--- Start of Records shown ---

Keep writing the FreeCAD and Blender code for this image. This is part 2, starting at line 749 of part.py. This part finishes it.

--- End of Records shown ---
--- Start of Records shown ---

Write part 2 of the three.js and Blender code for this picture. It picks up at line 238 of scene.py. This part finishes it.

--- End of Records shown ---
--- Start of Records shown ---

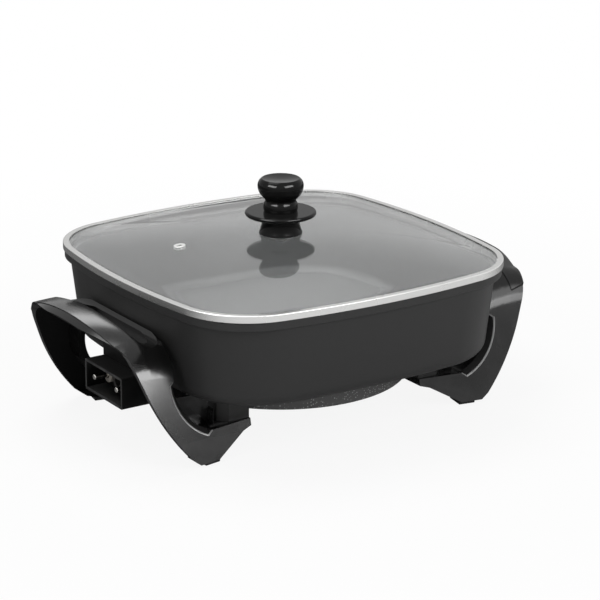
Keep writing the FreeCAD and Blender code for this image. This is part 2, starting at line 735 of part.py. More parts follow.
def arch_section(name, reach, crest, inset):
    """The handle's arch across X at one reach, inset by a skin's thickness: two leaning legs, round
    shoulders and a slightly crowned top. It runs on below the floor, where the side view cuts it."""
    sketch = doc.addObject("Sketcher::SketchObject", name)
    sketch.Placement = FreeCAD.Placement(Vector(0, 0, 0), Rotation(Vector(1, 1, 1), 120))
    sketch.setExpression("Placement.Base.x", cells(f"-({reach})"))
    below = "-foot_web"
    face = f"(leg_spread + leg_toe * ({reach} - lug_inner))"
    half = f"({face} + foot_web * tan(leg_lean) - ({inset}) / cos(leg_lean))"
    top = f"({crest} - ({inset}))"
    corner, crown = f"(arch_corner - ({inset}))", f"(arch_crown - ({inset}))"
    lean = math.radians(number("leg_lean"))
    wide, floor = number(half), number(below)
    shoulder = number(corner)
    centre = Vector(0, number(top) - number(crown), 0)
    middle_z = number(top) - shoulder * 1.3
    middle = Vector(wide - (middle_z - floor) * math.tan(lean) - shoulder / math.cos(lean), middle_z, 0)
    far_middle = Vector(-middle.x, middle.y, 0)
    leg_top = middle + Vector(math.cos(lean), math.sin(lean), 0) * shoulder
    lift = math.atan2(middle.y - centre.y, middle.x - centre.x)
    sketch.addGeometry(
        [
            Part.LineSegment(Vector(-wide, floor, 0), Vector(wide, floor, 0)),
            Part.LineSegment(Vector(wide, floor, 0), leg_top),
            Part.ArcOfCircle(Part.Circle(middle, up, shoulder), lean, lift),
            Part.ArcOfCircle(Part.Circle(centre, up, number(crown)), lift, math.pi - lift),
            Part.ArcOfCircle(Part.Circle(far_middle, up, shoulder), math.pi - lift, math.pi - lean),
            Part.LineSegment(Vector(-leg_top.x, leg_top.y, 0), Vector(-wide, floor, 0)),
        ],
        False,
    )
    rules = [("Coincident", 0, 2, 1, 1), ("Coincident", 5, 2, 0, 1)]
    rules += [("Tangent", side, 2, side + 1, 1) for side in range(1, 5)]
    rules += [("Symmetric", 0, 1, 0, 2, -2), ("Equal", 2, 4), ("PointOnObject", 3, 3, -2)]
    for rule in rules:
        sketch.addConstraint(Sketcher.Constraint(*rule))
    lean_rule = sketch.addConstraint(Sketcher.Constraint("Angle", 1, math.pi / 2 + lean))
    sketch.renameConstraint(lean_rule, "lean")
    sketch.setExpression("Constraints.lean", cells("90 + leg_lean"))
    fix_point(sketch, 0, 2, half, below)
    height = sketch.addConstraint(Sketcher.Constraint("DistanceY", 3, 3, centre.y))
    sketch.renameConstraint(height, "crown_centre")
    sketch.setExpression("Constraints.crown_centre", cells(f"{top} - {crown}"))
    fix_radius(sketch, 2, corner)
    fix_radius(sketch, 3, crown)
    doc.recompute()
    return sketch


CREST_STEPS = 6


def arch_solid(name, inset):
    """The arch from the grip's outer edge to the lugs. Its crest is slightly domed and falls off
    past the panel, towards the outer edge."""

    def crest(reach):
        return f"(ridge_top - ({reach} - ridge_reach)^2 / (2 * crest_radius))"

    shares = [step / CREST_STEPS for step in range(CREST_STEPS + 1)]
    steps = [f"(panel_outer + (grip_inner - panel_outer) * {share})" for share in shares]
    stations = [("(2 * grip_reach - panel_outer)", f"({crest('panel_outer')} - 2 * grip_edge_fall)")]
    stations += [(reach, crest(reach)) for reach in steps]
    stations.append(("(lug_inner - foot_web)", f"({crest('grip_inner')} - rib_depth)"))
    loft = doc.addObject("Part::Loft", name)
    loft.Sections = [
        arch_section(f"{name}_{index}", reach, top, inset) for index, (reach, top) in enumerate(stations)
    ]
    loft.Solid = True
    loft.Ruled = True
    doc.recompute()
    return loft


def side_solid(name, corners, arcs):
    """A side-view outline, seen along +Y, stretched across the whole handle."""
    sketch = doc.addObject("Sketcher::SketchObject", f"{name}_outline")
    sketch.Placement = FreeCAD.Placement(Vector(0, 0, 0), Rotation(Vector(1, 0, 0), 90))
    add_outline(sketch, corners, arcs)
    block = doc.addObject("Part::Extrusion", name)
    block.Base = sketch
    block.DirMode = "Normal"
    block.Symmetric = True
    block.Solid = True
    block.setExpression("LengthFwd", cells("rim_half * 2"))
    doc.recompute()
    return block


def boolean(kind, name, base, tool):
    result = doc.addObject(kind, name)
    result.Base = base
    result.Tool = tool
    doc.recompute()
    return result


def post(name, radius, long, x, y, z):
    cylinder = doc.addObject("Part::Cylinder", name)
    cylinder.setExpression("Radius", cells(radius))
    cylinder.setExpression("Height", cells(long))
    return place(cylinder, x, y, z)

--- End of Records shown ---

Count how many lines hold the string "starting" and give that number alone.

- [Response to the task]: 2